No me gustan
los cohetes, pero se me ponen los vellos de punta cuando escucho el
sonido antiguo de la flauta y el tamboril (la Hermandad de Triana,
lleva a Carmelo...). No me gustan las efusiones sentimentaloides
y el fanatismo, pero admiro la fe sencilla y profunda de muchos
rocieros (agarrao a tus varales.. te voy rezando...). No me
gustan los excesos de la romería, pero tengo siempre presente a la
Virgen cuando busco la soledad en mis escapadas ciclistas por los
caminos del coto (inmensidades verdes, los pinos...).
El Rocío
suscita en mí sentimientos encontrados de rechazo y atracción. Los
camperitos me revientan, abomino de la superchería y prefiero otras
expresiones más contenidas del sentimiento religioso (hay quien
dice que.. es mentira y vanidad...). Pero por debajo de todo eso
hay algo más fuerte y más auténtico que no deja de llamarme
(...que vea a la Virgen y hable después..), por más que yo
viva ´-dentro de lo que cabe en Sevilla, y con tantos amigos que son
auténticos convencidos del asunto- un tanto alejado del fenómeno.
De pequeño
contemplaba el paso de las carretas por casa de mis tías-abuelas en
San Juan de Aznalfarache, pero mi familia no puede decirse que sea
rociera. En mi juventud era más partidario, aunque nunca hice el
camino, siempre pospuesto “al año que viene”. Sí que hice un
traslado a Almonte, en una calurosa y polvorienta noche de agosto de
hace no sé cuántos años. La última vez que estuve en la aldea en
Pentecostés iba acompañado de mi mujer y de mi hija Estrella,
que aún no había nacido, pero que ya vivía acurrucadita en el
vientre de su madre.

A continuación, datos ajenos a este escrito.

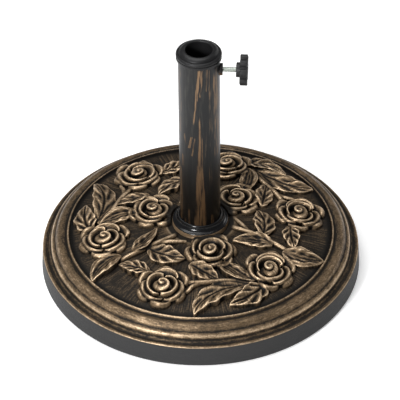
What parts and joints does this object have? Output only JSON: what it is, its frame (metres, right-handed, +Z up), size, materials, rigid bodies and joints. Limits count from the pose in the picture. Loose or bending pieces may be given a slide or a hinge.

Desde entonces no he vuelto a la romería,
aunque sí con cierta frecuencia a la ermita.
Ayer
miércoles me despertaron temprano los cohetes. ¡Qué le vamos a
hacer! ¡Ya están aquí estos ruidosos! No la buscaba, pero salí a
la calle Feria, esta vez acompañado por mi hija Sonia, con su
uniforme y su mochila del colegio, y allí venía la hermandad, con
sus romeros de a pie -aún relucientes-, sus caballistas -pocos-,
sólo una carreta -lástima- y su Simpecado. No hacía falta más. El
canto de las sevillanas desde los balcones (cantaban a la Virgen
poemas...), la lluvia torrencial de pétalos sobre la carreta de
plata (..¡flores, flores a Ella!...) y los vivas a la Blanca
Paloma, al Pastorcito Divino, a la Macarena, a la Macarena, a la
Macarena, a la Madre de Dios... me hicieron vivir una de esas
emociones que sacuden por dentro inexplicablemente, y que me hizo
sorprenderme a mi mismo diciéndome ¡pero si yo no soy rociero!
El momento
fue intenso aunque breve, sólo duró unos instantes. Me desperté por
segunda vez en la mañana serena y clara de mayo. Sonia estaba feliz,
cubierta de pétalos. Le encantan. Los bueyes, con su cansino
caminar, reiniciaron la marcha, deseosos ya de cambiar el asfalto por
las arenas y el paisaje urbano por el de los verdes pinares. Allá
adelante sonaban otra vez tambor y flauta y las palmas a compás. La
alegre comitiva seguía su camino. Yo, a mis ocupaciones habituales.
Rociero o no, el Simpecado del barrio de la Macarena se llevó
prendidas mis oraciones (¡Dios te salve!) en su anual
peregrinación hacia la aldea marismeña del Rocío.